## GIVEN DATA
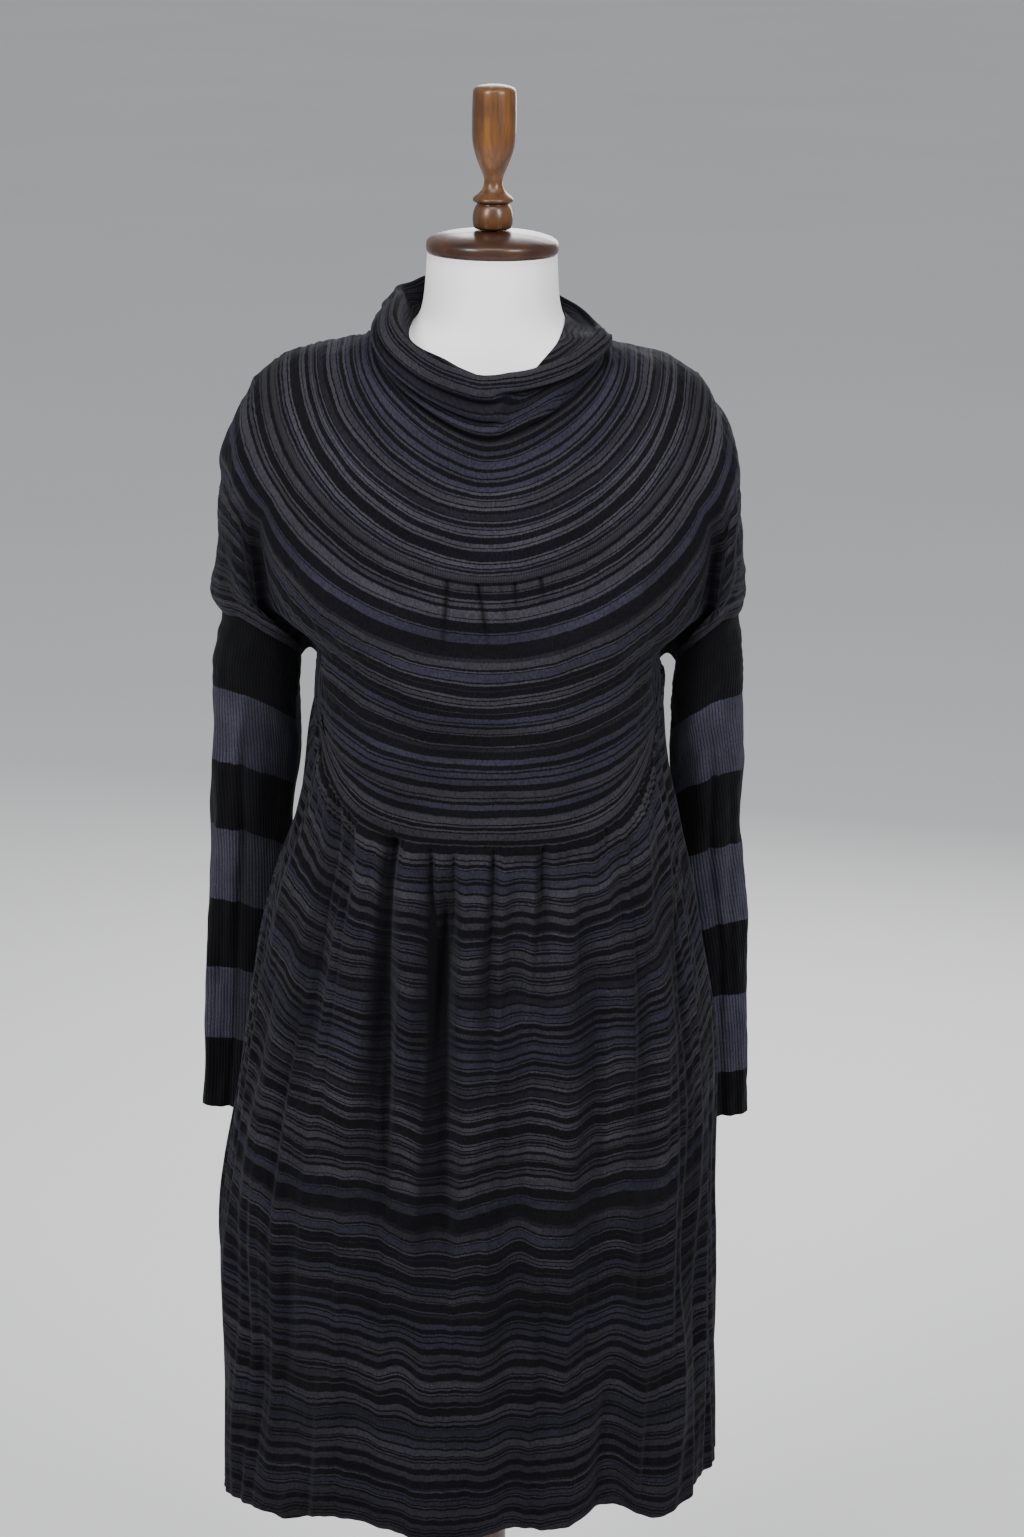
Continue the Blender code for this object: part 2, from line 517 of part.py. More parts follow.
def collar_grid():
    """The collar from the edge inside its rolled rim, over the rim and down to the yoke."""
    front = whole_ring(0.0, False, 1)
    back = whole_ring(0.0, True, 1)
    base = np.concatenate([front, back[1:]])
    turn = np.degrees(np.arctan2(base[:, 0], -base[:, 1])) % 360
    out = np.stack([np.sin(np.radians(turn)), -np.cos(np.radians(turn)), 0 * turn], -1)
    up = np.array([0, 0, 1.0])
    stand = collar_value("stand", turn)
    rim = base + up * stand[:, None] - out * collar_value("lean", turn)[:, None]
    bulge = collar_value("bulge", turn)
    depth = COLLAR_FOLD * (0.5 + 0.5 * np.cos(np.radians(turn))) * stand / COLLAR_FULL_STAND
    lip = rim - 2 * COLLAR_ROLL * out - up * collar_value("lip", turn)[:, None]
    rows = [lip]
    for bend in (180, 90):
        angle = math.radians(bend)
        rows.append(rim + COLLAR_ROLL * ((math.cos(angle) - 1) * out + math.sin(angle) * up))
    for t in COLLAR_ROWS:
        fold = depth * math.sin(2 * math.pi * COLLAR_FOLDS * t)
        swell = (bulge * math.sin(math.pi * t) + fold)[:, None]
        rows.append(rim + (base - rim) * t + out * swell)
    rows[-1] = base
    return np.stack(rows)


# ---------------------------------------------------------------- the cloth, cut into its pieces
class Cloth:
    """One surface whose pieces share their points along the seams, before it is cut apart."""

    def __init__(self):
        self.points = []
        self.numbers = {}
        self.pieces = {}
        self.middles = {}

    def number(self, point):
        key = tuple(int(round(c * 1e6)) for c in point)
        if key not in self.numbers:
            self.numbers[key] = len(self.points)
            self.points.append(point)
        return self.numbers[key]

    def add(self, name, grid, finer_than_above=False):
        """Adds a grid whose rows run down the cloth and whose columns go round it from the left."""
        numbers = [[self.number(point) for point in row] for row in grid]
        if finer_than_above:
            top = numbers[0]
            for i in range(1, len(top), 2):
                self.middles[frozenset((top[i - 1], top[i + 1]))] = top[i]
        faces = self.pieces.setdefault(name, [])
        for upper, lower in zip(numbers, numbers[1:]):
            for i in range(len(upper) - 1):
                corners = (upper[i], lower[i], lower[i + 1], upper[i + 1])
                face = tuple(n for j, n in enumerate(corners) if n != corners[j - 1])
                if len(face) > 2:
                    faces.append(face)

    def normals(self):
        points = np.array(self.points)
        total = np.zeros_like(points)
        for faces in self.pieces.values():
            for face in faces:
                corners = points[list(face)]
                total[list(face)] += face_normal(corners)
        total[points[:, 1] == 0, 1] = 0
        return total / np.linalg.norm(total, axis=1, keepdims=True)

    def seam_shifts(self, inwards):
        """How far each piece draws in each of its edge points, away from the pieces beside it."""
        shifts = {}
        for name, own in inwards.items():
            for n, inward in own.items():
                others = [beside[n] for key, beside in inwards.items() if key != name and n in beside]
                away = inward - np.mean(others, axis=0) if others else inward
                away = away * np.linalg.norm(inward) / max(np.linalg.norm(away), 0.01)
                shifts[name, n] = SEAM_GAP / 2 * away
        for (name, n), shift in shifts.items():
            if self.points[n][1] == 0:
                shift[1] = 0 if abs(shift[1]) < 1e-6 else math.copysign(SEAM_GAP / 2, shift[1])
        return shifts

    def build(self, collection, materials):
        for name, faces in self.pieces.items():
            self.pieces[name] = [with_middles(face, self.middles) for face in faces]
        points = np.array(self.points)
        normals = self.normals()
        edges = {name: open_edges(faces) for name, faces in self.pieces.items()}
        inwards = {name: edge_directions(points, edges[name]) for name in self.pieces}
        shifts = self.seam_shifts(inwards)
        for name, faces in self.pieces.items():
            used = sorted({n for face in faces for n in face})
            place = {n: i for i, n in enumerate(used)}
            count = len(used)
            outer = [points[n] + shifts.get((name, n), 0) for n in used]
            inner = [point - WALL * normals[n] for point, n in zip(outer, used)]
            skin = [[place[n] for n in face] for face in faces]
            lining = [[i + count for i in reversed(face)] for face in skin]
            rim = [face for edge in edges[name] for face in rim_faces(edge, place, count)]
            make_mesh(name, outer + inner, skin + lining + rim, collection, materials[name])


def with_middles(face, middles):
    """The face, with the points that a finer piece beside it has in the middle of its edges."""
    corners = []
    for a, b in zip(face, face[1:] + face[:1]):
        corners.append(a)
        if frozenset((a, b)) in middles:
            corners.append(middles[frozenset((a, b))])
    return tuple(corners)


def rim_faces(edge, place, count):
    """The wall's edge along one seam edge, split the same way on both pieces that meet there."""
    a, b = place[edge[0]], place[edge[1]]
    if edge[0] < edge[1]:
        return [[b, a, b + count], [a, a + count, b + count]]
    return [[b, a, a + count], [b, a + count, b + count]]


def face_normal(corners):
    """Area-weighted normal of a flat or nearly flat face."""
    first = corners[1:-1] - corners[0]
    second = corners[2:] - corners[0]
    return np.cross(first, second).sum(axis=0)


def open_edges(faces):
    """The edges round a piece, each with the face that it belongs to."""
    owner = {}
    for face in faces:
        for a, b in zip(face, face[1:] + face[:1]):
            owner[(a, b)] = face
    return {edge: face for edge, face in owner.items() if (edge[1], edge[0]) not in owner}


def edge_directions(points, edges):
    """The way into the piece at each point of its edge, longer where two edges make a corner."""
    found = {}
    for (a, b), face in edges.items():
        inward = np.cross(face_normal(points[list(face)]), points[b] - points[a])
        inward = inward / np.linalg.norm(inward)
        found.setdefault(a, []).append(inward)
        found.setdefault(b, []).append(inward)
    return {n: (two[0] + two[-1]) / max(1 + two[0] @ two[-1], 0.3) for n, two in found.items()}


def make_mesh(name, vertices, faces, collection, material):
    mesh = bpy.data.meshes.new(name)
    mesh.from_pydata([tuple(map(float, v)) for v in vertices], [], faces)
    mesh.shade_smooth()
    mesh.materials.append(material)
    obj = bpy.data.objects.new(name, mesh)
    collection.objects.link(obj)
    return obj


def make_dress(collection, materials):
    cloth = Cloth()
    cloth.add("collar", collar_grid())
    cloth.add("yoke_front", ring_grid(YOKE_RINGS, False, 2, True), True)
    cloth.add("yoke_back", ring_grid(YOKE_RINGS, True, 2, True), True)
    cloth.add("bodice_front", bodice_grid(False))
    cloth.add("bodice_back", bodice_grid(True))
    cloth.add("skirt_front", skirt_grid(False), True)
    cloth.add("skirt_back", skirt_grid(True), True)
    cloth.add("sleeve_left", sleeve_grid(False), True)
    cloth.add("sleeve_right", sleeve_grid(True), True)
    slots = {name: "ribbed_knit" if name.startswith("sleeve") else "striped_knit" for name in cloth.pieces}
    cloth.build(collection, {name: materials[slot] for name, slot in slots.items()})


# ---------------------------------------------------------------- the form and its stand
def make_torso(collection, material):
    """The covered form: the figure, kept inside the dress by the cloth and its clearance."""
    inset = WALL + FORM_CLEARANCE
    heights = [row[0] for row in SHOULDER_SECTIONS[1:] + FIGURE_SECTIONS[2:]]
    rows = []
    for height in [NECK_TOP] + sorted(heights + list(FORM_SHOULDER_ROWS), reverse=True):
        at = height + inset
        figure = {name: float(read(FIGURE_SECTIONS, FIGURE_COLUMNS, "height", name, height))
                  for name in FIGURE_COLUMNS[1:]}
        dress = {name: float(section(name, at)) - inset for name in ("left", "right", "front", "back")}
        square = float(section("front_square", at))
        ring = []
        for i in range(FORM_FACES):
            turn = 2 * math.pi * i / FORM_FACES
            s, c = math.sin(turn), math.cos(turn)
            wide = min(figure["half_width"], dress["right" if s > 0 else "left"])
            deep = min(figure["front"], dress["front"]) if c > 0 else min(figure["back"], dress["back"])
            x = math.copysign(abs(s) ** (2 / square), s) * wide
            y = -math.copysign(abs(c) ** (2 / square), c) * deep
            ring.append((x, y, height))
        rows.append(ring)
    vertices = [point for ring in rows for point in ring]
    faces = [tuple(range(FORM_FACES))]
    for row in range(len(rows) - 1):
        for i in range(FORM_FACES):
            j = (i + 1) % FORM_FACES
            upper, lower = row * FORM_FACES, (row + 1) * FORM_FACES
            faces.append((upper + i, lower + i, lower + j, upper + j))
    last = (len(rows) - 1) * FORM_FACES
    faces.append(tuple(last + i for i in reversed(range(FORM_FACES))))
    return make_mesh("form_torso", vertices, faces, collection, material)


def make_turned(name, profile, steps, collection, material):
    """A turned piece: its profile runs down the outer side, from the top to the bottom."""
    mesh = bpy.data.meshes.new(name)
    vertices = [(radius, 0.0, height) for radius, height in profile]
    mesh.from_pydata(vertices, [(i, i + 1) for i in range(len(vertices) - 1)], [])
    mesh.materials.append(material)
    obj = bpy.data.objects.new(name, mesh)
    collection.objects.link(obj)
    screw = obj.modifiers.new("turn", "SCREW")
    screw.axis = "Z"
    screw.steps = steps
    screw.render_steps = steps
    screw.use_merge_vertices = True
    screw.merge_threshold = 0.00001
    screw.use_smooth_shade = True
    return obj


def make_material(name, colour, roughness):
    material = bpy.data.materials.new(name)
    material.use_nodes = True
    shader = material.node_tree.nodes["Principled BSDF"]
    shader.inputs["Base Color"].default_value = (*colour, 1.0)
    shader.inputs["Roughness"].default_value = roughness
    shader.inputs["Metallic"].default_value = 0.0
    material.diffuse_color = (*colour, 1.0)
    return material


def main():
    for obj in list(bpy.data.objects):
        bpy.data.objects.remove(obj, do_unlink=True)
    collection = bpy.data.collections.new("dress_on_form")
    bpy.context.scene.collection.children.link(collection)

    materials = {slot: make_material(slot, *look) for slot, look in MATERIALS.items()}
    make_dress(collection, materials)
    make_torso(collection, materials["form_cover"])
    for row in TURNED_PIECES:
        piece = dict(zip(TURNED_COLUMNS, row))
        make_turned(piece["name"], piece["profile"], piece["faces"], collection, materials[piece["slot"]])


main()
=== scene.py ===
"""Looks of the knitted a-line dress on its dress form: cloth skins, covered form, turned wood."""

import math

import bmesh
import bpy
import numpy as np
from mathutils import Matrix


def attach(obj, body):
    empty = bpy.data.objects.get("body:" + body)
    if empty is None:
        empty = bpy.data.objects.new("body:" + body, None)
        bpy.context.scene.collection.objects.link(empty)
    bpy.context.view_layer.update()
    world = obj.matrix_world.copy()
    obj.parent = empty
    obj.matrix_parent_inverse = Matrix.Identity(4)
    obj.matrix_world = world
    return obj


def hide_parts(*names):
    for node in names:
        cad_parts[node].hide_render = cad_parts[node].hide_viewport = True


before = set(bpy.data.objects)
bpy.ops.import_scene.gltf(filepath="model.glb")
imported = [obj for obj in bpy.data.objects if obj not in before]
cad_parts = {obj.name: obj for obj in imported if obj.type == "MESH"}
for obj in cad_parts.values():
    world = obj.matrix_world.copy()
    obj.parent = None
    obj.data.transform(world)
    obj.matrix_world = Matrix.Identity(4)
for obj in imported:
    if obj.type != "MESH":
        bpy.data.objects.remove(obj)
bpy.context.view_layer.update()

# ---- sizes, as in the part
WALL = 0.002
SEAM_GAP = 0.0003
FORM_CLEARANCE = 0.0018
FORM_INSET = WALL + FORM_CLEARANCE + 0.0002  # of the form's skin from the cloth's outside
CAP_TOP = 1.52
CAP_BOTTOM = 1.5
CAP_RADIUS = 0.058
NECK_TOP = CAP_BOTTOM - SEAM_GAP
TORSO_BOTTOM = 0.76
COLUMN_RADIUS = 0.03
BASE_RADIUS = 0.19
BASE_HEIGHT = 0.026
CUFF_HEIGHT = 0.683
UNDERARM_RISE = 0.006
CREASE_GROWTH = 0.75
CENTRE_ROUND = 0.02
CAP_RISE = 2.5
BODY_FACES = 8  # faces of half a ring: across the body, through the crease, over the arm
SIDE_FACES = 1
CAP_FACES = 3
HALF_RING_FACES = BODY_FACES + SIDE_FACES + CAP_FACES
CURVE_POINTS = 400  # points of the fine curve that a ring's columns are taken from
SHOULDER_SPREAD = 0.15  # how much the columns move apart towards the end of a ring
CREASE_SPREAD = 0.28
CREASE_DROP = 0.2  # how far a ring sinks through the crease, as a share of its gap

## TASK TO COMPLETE
Of the lines above, retype only those from the line containing "make_material(slot, *look) for" through the line containing "import math", including both, exactly.

## RESPONSE TO THIS EXERCISE
    materials = {slot: make_material(slot, *look) for slot, look in MATERIALS.items()}
    make_dress(collection, materials)
    make_torso(collection, materials["form_cover"])
    for row in TURNED_PIECES:
        piece = dict(zip(TURNED_COLUMNS, row))
        make_turned(piece["name"], piece["profile"], piece["faces"], collection, materials[piece["slot"]])


main()
=== scene.py ===
"""Looks of the knitted a-line dress on its dress form: cloth skins, covered form, turned wood."""

import math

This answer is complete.